Titile: Recent Results on Video Understanding and Generation via Multimodal Foundation Models
Date: 2024/05/29 2:30pm-3:30 pm
Location: CSIE 104
Speaker: Prof. Ming-Hsuan Yang, UC Merced
Host: Prof. Yung-Yu Chuang
Abstract:
Recent years have witnessed significant advances in vision and language models for various visual tasks, including understanding and generation. In this talk, I will present our recent results on exploiting large vision and language models for video understanding and generation.

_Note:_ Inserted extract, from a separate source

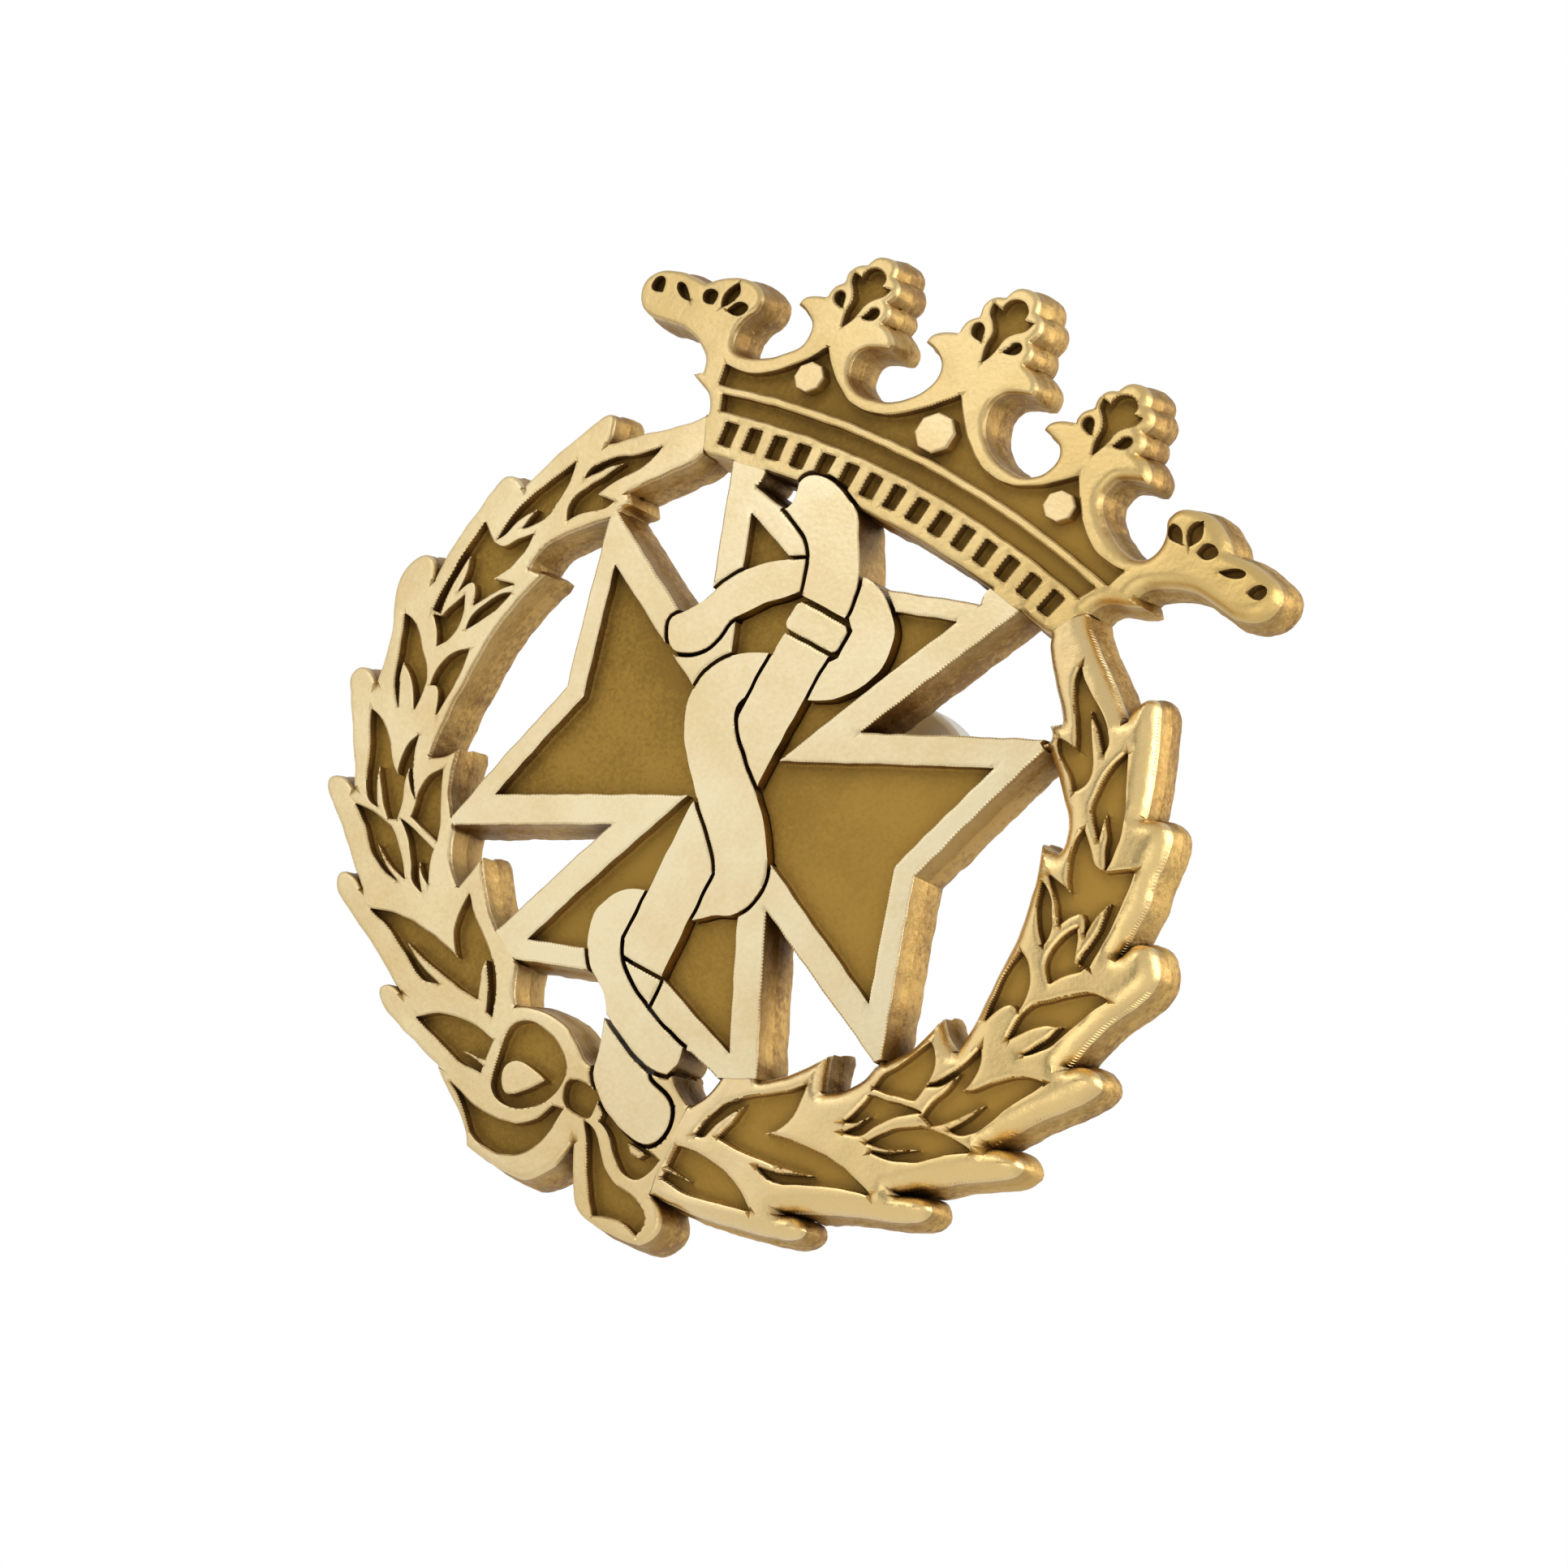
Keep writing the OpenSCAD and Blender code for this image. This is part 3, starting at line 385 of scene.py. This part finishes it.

I will describe our recent work on foundation models for visual classification, video-text retrieval, visual caption, visualquery answering, visual grounding, video generation, stylization, outpainting, and video-to-audio tasks.
Biography:
Ming-Hsuan Yang is a Professor at UC Merced and a Research Scientist with Google. He received the Google Faculty Award in 2009 and CAREER Award from the National Science Foundation in 2012. Yang received paper awards at UIST 2017, CVPR 2018, ACCV 2018, and Longuet-Higgins Prize in CVPR 2023. He is an Associate Editor-in-Chief of PAMI and Associate Editor of IJCV. He was the Editor-in-Chief of CVIU and program co-chair of ICCV 2019. Yang served as the Program Chair for ACCV 2014 and ICCV 2019 and Senior Area Chair/Area Chair for CVPR, ICCV, ECCV, NeurIPS, ICLR, ICML,IJCAI, and AAAI. Yang is a Fellow of the IEEE and ACM.